Saturday, November 08, 2025

Be Like A The Cat

I went from being an lost waif on the street to an upper middle-class income lifestyle including 24 hour servants, indoor plumbing, free medical care, two full meals a day, exciting cross-country travel, and 18 hours a day for naps.


Follow Me for more lifestyle hints!


Friday, November 07, 2025

Modernity And Nature's News


 This quote by Muir strikes me both as grounded and fanciful.

It is grounded in that it so clearly describes a condition I (at least) suffer too much from:  the degeneration into a machine for making money.  Arguably of course this is a real condition:  for better or worse, the modern world runs on money and I (for better or worse) am in the modern world.  

And it is easy - too easy - to get drawn in by all of this.  How easily my allotted and expected work time of 40 hours a week creeps upward into the 50s or more as tasks appear on my list, important things which "must get done" - even as I remind myself that my life has been full of critical projects and timelines that all "had to get done" but which 95% went absolutely nowhere but into the abyss of failed products and failed products.
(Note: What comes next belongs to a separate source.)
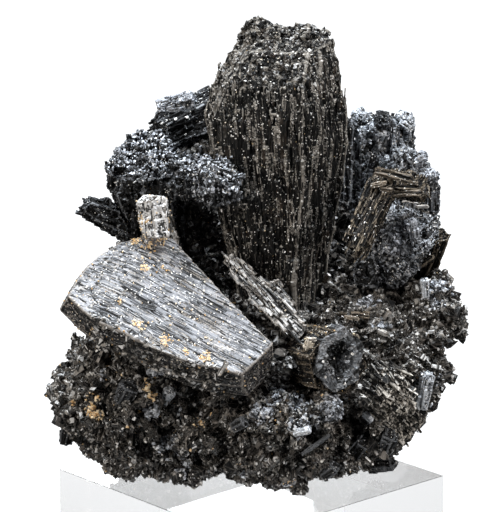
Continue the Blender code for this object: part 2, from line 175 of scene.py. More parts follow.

And yes, it is easy to say that I often learn nothing from "the trivial world of men".  Certainly not in the current events or popular culture of the modern world; if anything, the more I step away from it the more I realize it has little to offer.  I do learn from the world of men, but it is a world that is now past us, a world of the ancients and the historical, of things that have stood the test of time instead of the flush and flash of modern thinking.

But fanciful as well.

Do the mountains (or Nature) have news?  Of course they do, for those with ears and eyes to see it.  And yes, perhaps Muir was able to "break away" to hear it.  But most of us - certainly myself - are not in a position to "break away" at will.  We have to take our news as we can get it, through walks or working outdoors or the hikes or outings fit in to that mundane world of work. 

There is, perhaps, a combination where such a thing works -neither degraded into a money-making trivial loving automaton nor fleeing the world without a consideration of responsibilities - but it seems beyond me at this point.  At best I can try to find an uncomfortable compromise, pushing back work to its acceptable boundaries and increasing the other world in a planned and thoughtful way.

Is this the price of civilization?  I am not sure.  But it is certainly the price of the modern world, which makes both royalty and servants of most of us.